SOURCE DATA
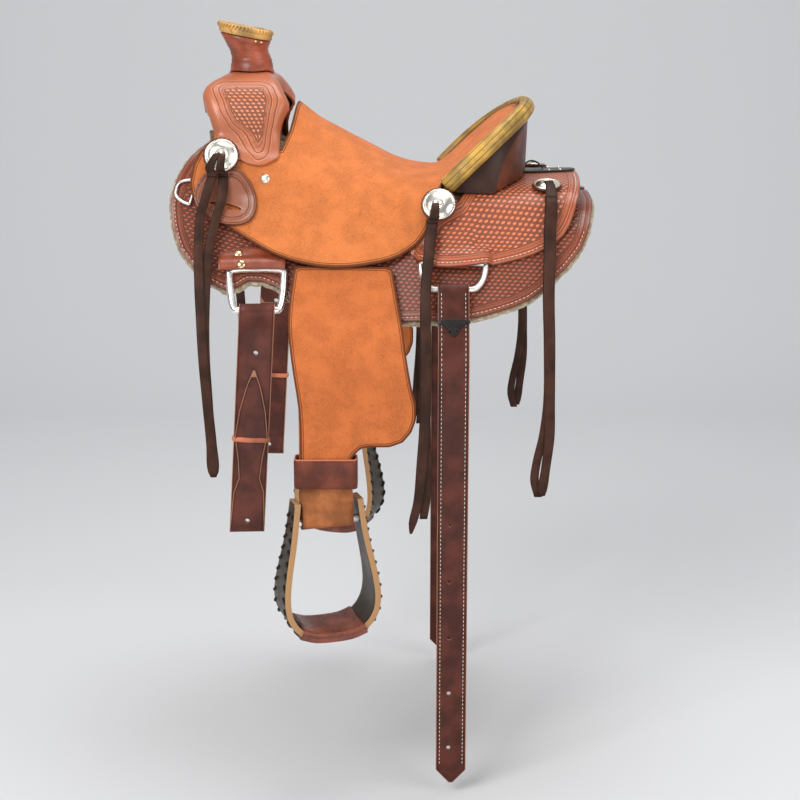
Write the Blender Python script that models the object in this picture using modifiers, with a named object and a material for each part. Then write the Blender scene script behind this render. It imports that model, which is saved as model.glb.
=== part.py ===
"""Wade saddle: tree, leathers, rigging, stirrups and strings, each piece its own object.

Metres, +Z up. The horn points to -X, the cantle to +X, and the near side is -Y.
Leather pieces are flat patterns laid over one form, the saddle's underside. A point of the
form is (x, girth, lift): girth is the distance from the centre line down the side, positive
on the off side, and lift is the height above the form, square to it.
"""
import functools
import math

import bmesh
import bpy
from mathutils import Matrix, Vector

# Layers, from the horse outwards
LINING = 0.009
SKIRT = 0.0045
BAR = 0.018
JOCKEY = 0.0045
SEAT = 0.0045
FENDER = 0.005
LEATHERS = 0.0075
GAP = 0.001
FIT = 0.0003

# The form
STATIONS = (
    # x, ridge height, top slope in degrees, girth at which the side turns down
    (-0.34, 0.122, 36, 0.04),
    (-0.22, 0.092, 32, 0.04),
    (-0.06, 0.036, 18, 0.06),
    (0.06, 0.008, 9, 0.08),
    (0.18, 0.002, 6, 0.09),
    (0.31, 0.004, 5, 0.09),
)
RIDGE_ROUND = 0.05
SIDE_SLOPE = 61
TURN = 0.12
HANG_START = 0.32
HANG_TURN = 0.09
HANG_Y = 0.252
BAR_EDGE = 0.10
BAR_EDGE_REAR = 0.13
BAR_FALL = 0.06
RAISE = 0.0245
FENDER_ROOM = 0.011
GRID_X = 0.055
GRID_GIRTH = (0.04, 0.075, 0.10, 0.13, 0.16, 0.19, 0.225, 0.265, 0.30, 0.34, 0.38, 0.42)

# Cantle, an oval plate leaning back
CANTLE_CENTRE = (0.110, 0.072)
CANTLE_LEAN = math.radians(46)
CANTLE_HALF_WIDTH = 0.166
CANTLE_REACH = 0.128
CANTLE_POWER = 2.2
CANTLE_DISH = 0.6
CANTLE_WOOD = 0.012
CANTLE_END = math.radians(106)
BINDING_FRONT = 0.0075
BINDING_BACK = 0.019
BINDING_IN = 0.015
BINDING_OUT = 0.004
BINDING_STEPS = 26
CANTLE_FACE = 0.0016
CANTLE_BACK = 0.0035

# Fork and horn
FORK_HALF_WIDTH = 0.112
FORK_FOOT = 0.100
FORK_RISE = 0.105
FORK_POWER = 2.6
FORK_WOOD = 0.032
FORK_COVER = 0.0042
HORN_CENTRE = -0.2345
HORN_POST = 0.021
HORN_CAP = 0.0415
HORN_TILT = math.radians(11)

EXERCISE
Pull out all lines containing "part".

RESULT OF THE TASK
Write the Blender Python script that models the object in this picture using modifiers, with a named object and a material for each part. Then write the Blender scene script behind this render. It imports that model, which is saved as model.glb.
=== part.py ===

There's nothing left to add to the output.